- Bitcoin has dropped to around $67,700 after breaking down from a descending triangle.
- Sentiment has flipped to Extreme fear, with a fear and greed reading near the 13th level.
- Renewed U.S.–Iran tensions and macro jitters push investors into risk-off mode.
Bitcoin price dropped to $67,727 following heavy selling pressure amid the ongoing geopolitical issues and broader economic unrest. Earlier this week, there was some relief and optimism after U.S. President Donald Trump announced a five-day pause on the Iran conflict, hinting at potential diplomatic talks.
However, as the ceasefire has not been officially confirmed, as both parties are negotiating their terms. With the reality of the prolonged and unpredictable U.S.-Iran conflict set back in, institutional and retail investors are aggressively de-risking their portfolios, moving capital away from volatile digital assets and towards traditional safe havens.
Bearish Market Outlook
Institutional and retail traders showed a risk-averse behavior during yesterday’s trading session across traditional equities. United States markets dropped, wiping out the brief recovery earlier in the week. The Dow Jones Industrial Average and the S&P 500 faced heavy sell-offs, and global oil futures exhibited extreme volatility due to concerns of disrupting global energy supply chains and rising inflationary pressures.

As a result of geopolitical uncertainties, the Crypto Fear and Greed Index has plummeted to a reading of 13. The market is firmly within the territory of “Extreme Fear,” a level indicative of severe panic and capitulation among market participants. Historically, “Extreme Fear” reflects a widespread belief in a further drop in Bitcoin’s price, prompting traders to liquidate positions at a loss to preserve capital.
However, in the current climate, where external macroeconomic triggers hold absolute dominance over algorithmic trading flows, this extreme fear is actively fueling the negative feedback loop and creating a high-friction environment for any attempted bullish reversals.

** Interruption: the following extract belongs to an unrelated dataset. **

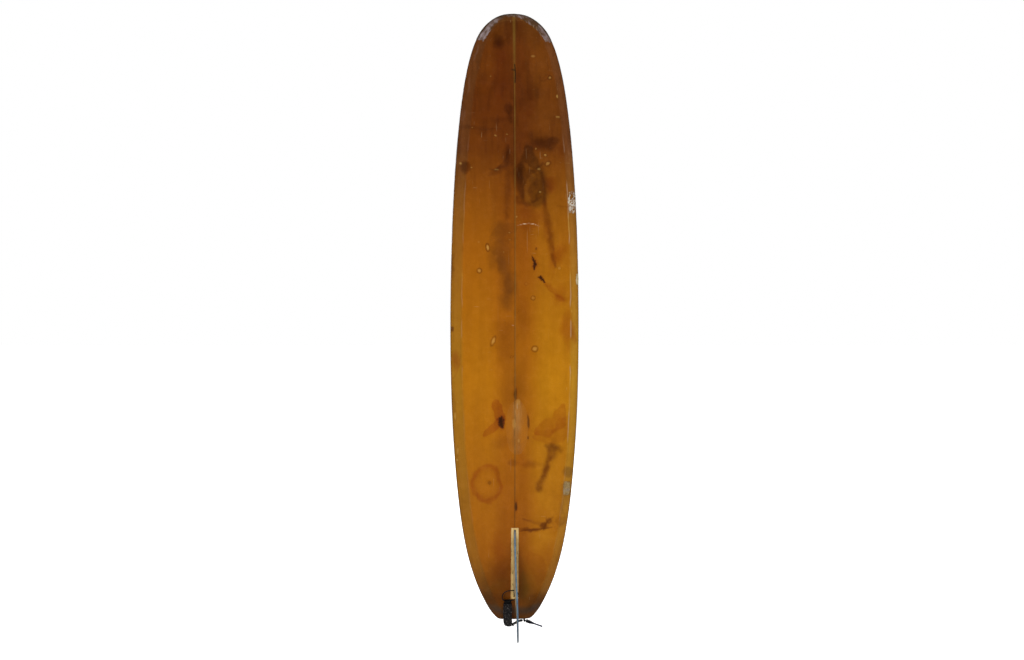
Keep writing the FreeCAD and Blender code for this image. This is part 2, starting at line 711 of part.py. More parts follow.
def make_rail_saver():
    """Webbing with a hem at its upper end and a forked eye round the swivel pin."""
    bend = [strap_section(*row) for row in STRAP_BEND]
    webbing = Part.makeLoft(run_sections(STRAP_RUN) + bend, True, False)
    fork_gap = Part.makeBox(30, 8.6, 30, PIVOT + Vector(-6.2, -4.3, -15))
    saver = webbing.fuse(pivot_cylinder(4.6, 24.0, -12.0)).cut(fork_gap)
    saver = saver.cut(pivot_cylinder(PIN_BORE_R, 40, -20))
    hem_axis = fin_to_board(HEM_BACK, 0, HEM_OUT)
    hem_left = Vector(STRAP_X - HEM_LEN / 2, hem_axis.y, hem_axis.z)
    right_flare = hem_left + Vector(HEM_LEN - FLARE_LEN, 0, 0)
    hem = Part.makeCylinder(HEM_R, HEM_LEN, hem_left, AXIS_X)
    bore = Part.makeCylinder(HEM_BORE_R, 60, hem_left - Vector(14.5, 0, 0), AXIS_X)
    saver = saver.fuse(hem).cut(bore)
    saver = saver.cut(Part.makeCone(FLARE_R, HEM_BORE_R, FLARE_LEN, hem_left, AXIS_X))
    saver = saver.cut(Part.makeCone(HEM_BORE_R, FLARE_R, FLARE_LEN, right_flare, AXIS_X))
    return without_slivers(saver)


def make_saver_flap():
    """Hook-and-loop flap on the outer face of the webbing, below the hem."""
    return Part.makeLoft(run_sections(FLAP_RUN), True, False)


def make_saver_pin():
    half, head_r, head_t = 12.5, 3.2, 1.2
    pin = pivot_cylinder(PIN_R, 2 * half, -half)
    pin = pin.fuse(pivot_cylinder(head_r, head_t, -half - head_t))
    return pin.fuse(pivot_cylinder(head_r, head_t, half)).removeSplitter()


# ------------------------------------------------------------ swivel and cord
SWIVEL_DROP = math.radians(20.5)   # how far the swivel hangs below level
swivel_axis = Vector(math.cos(SWIVEL_DROP), 0, -math.sin(SWIVEL_DROP))
# distances along the swivel axis from the pivot
BARREL_START, BARREL_TAPER, HORN_START, HORN_END, CORD_END = 9.0, 27.0, 31.0, 46.0, 88.5
CORD_START = 24.0
BARREL_R, BARREL_END_R, HORN_END_R = 7.6, 6.6, 4.4
CORD_CORE_R, CORD_R = 3.0, 3.5     # cord inside the horn, and beyond it


def swivel_cylinder(radius, height, start):
    return Part.makeCylinder(radius, height, PIVOT + swivel_axis * start, swivel_axis)


def swivel_cone(start_radius, end_radius, start, end):
    return Part.makeCone(start_radius, end_radius, end - start,
                         PIVOT + swivel_axis * start, swivel_axis)


def make_swivel_link():
    """Eye on the pin, with a headed stem that turns inside the barrel."""
    link = pivot_cylinder(4.5, 7.6, -3.8).fuse(
        swivel_cylinder(2.6, 15.0, 3.4)).fuse(swivel_cylinder(5.0, 2.6, 16.4)).removeSplitter()
    return link.cut(pivot_cylinder(PIN_BORE_R, 20, -10))


def make_swivel_barrel():
    barrel = swivel_cylinder(BARREL_R, BARREL_TAPER - BARREL_START, BARREL_START).fuse(
        swivel_cone(BARREL_R, BARREL_END_R, BARREL_TAPER, HORN_START))
    for i in range(5):   # grip grooves
        centre = PIVOT + swivel_axis * (11.5 + 3.2 * i)
        barrel = barrel.cut(Part.makeTorus(7.9, 0.9, centre, swivel_axis))
    barrel = barrel.cut(swivel_cylinder(2.66, 20, 7.0))    # stem bore
    barrel = barrel.cut(swivel_cylinder(5.2, 6.0, 15.4))   # room for the stem head
    return without_slivers(barrel.cut(swivel_cylinder(CORD_CORE_R, 10, CORD_START)))


def make_cord_horn():
    return swivel_cone(BARREL_END_R, HORN_END_R, HORN_START, HORN_END).cut(
        swivel_cylinder(CORD_CORE_R, 30, 25.0))


def make_leash_cord():
    return swivel_cylinder(CORD_CORE_R, HORN_END - CORD_START, CORD_START).fuse(
        swivel_cylinder(CORD_R, CORD_END - HORN_END, HORN_END)).removeSplitter()


# ------------------------------------------------------------ write
save("foam_blank_left", make_core_piece(-STRINGER / 2 - 400, 400))
save("foam_blank_right", make_core_piece(STRINGER / 2, 400))
save("stringer", make_core_piece(-STRINGER / 2, STRINGER))
save("bottom_glass", make_bottom_glass())
save("deck_glass", make_deck_glass())
save("nose_repair_cloth", make_nose_cloth())
for repair, oval in OVAL_REPAIRS.items():
    save(repair, make_oval_repair(oval))
save("fin_box", make_fin_box(fin_box))
save("fin_box_resin_bed", without_slivers(bed.common(outer).cut(fin_box)))
fin_panel, fin_bead = make_fin()
save("fin_panel", from_fin(fin_panel))
save("fin_edge_bead", from_fin(fin_bead))
save("fin_screw", from_fin(make_fin_screw()))
save("fin_plate_nut", from_fin(make_fin_plate()))
save("leash_string", make_leash_string())
save("string_knot", make_string_knot())
save("rail_saver", make_rail_saver())
save("saver_flap", make_saver_flap())
save("saver_pin", make_saver_pin())
save("swivel_link", make_swivel_link())
save("swivel_barrel", make_swivel_barrel())
save("cord_horn", make_cord_horn())
save("leash_cord", make_leash_cord())
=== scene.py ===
# An aged longboard standing on its tail, with its fin, the string through the fin and the
# leash's rail saver. Scene axes: +X is to the right when facing the bottom, -Y points out of
# the bottom, +Y out of the deck, +Z from tail to nose. Shape code works in mm, with x across
# the board, y from bottom to deck and "along" measured from the tail end.
import math
from collections import namedtuple

import bmesh
import bpy
import numpy as np
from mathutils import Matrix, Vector

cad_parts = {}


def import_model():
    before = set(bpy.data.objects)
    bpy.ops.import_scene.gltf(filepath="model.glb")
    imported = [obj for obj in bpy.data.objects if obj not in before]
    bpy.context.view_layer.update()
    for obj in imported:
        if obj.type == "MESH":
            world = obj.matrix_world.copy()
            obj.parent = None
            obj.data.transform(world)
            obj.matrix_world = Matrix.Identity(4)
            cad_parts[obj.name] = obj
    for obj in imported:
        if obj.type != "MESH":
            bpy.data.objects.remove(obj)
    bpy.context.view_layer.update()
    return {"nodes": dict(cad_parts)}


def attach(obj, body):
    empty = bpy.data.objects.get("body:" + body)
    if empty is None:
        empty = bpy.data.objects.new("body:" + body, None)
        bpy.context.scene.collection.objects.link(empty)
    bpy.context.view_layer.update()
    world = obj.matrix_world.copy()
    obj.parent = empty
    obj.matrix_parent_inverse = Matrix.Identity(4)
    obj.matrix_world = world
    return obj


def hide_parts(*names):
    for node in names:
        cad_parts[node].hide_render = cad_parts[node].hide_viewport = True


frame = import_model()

# ------------------------------------------------------------------ the board's shape (mm)
LENGTH = 2788.0
BASE_Y, BASE_Z = 40.9, 39.8         # where the shape's own origin lies in the scene
BASE = np.array([0, BASE_Y, BASE_Z])
TAIL_ROCKER, NOSE_ROCKER = 60.0, 95.0
ROCKER_MID = 1310.0                 # the flat spot the rocker rises from
TAIL_POWER, NOSE_POWER = 2.6, 2.8
APEX = 0.40                         # height of the rail apex, as a share of the thickness
BELLY = 3.0
RAIL_ROUND = 0.22
FAN_TAIL, FAN_NOSE = 60.0, 140.0    # how far in from each end the cross-lines fan out
LAP_RIGHT, LAP_LEFT, LAP_ENDS = 40.0, 52.0, 45.0    # lap's distance in from the rail
MIN_HALF_WIDTH = 30.0               # floor for the half width where paint divides by it

# columns: along, half width
OUTLINE = np.array([
    (0.0, 0.0), (0.5, 30.0), (1.7, 55.0), (4.6, 72.0), (9.5, 80.0), (17.0, 87.8),
    (26.0, 95.8), (40.0, 107.0), (60.0, 120.0), (80.0, 131.0), (100.0, 141.0),
    (150.0, 163.9), (200.0, 183.0), (250.0, 199.0), (300.0, 212.6), (400.0, 233.4),
    (500.0, 248.6), (600.0, 260.2), (700.0, 269.2), (800.0, 276.3), (900.0, 282.0),
    (1000.0, 286.3), (1100.0, 289.3), (1200.0, 291.2), (1300.0, 292.0), (1400.0, 292.0),
    (1500.0, 291.3), (1600.0, 289.7), (1700.0, 287.3), (1800.0, 284.1), (1900.0, 279.9),
    (2000.0, 274.6), (2100.0, 267.9), (2200.0, 259.7), (2300.0, 249.5), (2400.0, 236.8),
    (2500.0, 220.0), (2550.0, 209.0), (2600.0, 195.6), (2650.0, 178.2), (2680.0, 164.6),
    (2700.0, 153.3), (2720.0, 139.0), (2740.0, 120.6), (2755.0, 103.0), (2765.0, 88.6),
    (2775.0, 70.0), (2782.0, 51.0), (2786.5, 25.0), (LENGTH, 0.0)])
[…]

Examining the Bitcoin Price chart
Analyzing the 15-minute Bitcoin price chart reveals the precise structural damage inflicted upon the market over the past forty-eight hours. The visual data illustrates a textbook descending triangle formation that has aggressively broken to the downside. Earlier in the week, the asset made a valiant attempt to reclaim the $72,000 threshold, but met fierce overhead resistance.

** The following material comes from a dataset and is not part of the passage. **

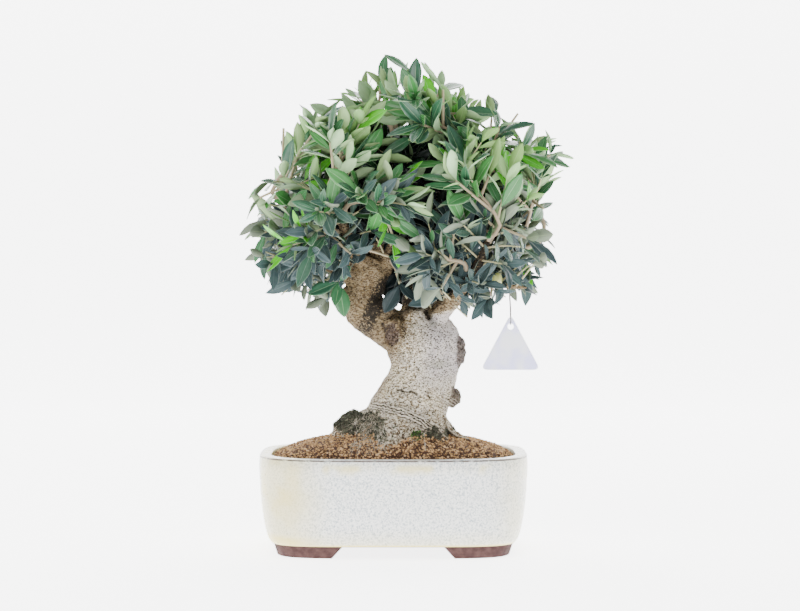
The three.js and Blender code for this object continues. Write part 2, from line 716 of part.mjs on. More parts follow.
function tag() {
  const { width, height, corner, hole, holeDrop, thickness, centreX, y, top } = TAG;
  const apex = [[0, 0], [-width / 2, -height], [width / 2, -height]].map((p) => new THREE.Vector2(...p));
  const shape = new THREE.Shape();
  apex.forEach((p, i) => {
    const before = apex[(i + 2) % 3];
    const after = apex[(i + 1) % 3];
    const into = p.clone().add(before.clone().sub(p).setLength(corner * 1.5));
    const out = p.clone().add(after.clone().sub(p).setLength(corner * 1.5));
    if (i === 0) shape.moveTo(into.x, into.y);
    else shape.lineTo(into.x, into.y);
    shape.quadraticCurveTo(p.x, p.y, out.x, out.y);
  });
  shape.holes.push(new THREE.Path().absarc(0, -holeDrop, hole, 0, 2 * Math.PI, true));
  const plate = new THREE.ExtrudeGeometry(shape, { depth: thickness, bevelEnabled: false, curveSegments: 4 });
  plate.rotateX(Math.PI / 2).translate(centreX, y + thickness / 2, top);
  return solid(plate);
}

// The string hangs over the twig and passes through the tag's hole, from front to back.
const STRING_PATH = [
  [95.2, -38.6, 219.6], [95.1, -40.6, 219.1], [95, -41.7, 217], [95, -41.6, 213], [95.3, -41.2, 206],
  [95.8, -41, 199], [96, -41, 193], [96, -41, 187.7], [96, -40.2, 185.3], [96, -38, 184.3],
  [96, -35.8, 185.3], [96, -35, 187.7], [96, -35, 193], [95.8, -35, 199], [95.4, -34.8, 206],
  [95.1, -34.4, 213], [94.9, -34.3, 217], [94.7, -35.4, 219.1], [94.5, -37.4, 219.6],
];

function string() {
  const curve = new THREE.CatmullRomCurve3(STRING_PATH.map(vec));
  const section = new THREE.Shape();
  const radius = STRING.diameter / 2;
  for (let i = 0; i < STRING.sides; i++) {
    const a = (2 * Math.PI * i) / STRING.sides;
    section[i ? "lineTo" : "moveTo"](radius * Math.cos(a), radius * Math.sin(a));
  }
  return solid(new THREE.ExtrudeGeometry(section, { steps: STRING.steps, extrudePath: curve }));
}

// ---------------------------------------------------------------- the whole object

const bonsai = new THREE.Group();
bonsai.add(piece("pot", pot(), FINISHES.glaze));
bonsai.add(piece("soil", soil(), FINISHES.soil));
bonsai.add(piece("drain_screen_left", screen(-DRAIN.x), FINISHES.screen));
bonsai.add(piece("drain_screen_right", screen(DRAIN.x), FINISHES.screen));
bonsai.add(piece("trunk", trunk(), FINISHES.bark));
bonsai.add(piece("tag", tag(), FINISHES.tag));
bonsai.add(piece("tag_string", string(), FINISHES.string));
growCrown().forEach((spray, i) => {
  const height = spray.shoots[0].line[4][2];
  const young = height > LEAF_LEVELS.silver ? FINISHES.leafSilver : FINISHES.leafGreen;
  const material = height > LEAF_LEVELS.green ? young : FINISHES.leafShade;
  bonsai.add(piece(`spray_${String(i + 1).padStart(2, "0")}`, spraySolid(spray), material));
});
const middle = new THREE.Box3().setFromObject(bonsai).getCenter(new THREE.Vector3());
bonsai.position.set(-middle.x, -middle.y, -FLOOR);

export default bonsai;
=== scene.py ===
"""Olive bonsai: an old, leaning olive trunk with a broad crown of narrow leaves, two green olives and a
bare plastic tag, planted in clay granules in a white glazed pot on four corner feet.

Sizes are in millimetres about the pot's own axis, with the pot's rim at z = 77 and the floor at z = FLOOR,
and become metres in the frame when a mesh is made. The settings that a user would change are in metres.
"""

import math
from functools import partial
from math import cos, pi, sin

import bmesh
import bpy
import numpy as np
from mathutils import Matrix, Vector, noise
from mathutils.bvhtree import BVHTree


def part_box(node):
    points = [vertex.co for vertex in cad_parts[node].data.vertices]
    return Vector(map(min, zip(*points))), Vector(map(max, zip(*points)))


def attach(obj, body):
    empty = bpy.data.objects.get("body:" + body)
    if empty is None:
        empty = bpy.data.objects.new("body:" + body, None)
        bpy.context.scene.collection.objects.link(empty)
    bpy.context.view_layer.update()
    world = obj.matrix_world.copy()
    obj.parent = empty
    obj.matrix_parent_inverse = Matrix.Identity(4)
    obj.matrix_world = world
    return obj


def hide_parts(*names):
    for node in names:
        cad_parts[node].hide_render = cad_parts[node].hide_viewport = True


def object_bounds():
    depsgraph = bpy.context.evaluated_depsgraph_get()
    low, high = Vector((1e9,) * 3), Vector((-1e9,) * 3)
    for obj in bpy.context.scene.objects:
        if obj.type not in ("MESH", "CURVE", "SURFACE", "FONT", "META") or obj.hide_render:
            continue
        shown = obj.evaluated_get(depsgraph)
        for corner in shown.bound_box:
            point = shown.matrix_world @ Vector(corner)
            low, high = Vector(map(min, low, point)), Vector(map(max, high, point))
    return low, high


bl_info = {
    "name": "Olive bonsai",
    "version": (1, 0, 0),
    "blender": (4, 5, 0),
    "location": "View3D > Sidebar > Bonsai",
    "description": "Builds an old olive bonsai in a glazed pot around its frame",
    "category": "Add Mesh",
}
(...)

The critical psychological and technical support zone resting at $68,300 acted as the last line of defense for the bulls. The floor collapsed under broader market sell-off and triggered a cascade of long liquidations, forcing Bitcoin price into a rapid descent toward the current $67,724 support level.
From a technical indicator perspective, the short-term momentum has completely flipped in favor of the bears. The 50-period and 200-period exponential moving averages on the lower timeframes have formed a definitive death cross, visually confirming the loss of bullish strength. Furthermore, the Relative Strength Index (RSI) has plunged into deep oversold territory, reflecting the sheer velocity of the selling pressure.
The immediate bearish scenario suggests that if the current frail support at $67,700 fails to hold, Bitcoin price could experience a rapid flush down to the $66,000 liquidity pool. This would likely be driven by further negative developments in the U.S.-Iran geopolitical theater or continued weakness in the traditional equities market.
On the flip side, the bullish argument relies on the concept of mean reversion and seller exhaustion. If the $67,700 level serves as a local bottom, a relief bounce back to test the previous breakdown point at $68,300 is highly probable. Reclaiming that level would be the first necessary step to neutralizing the immediate bearish technical structure.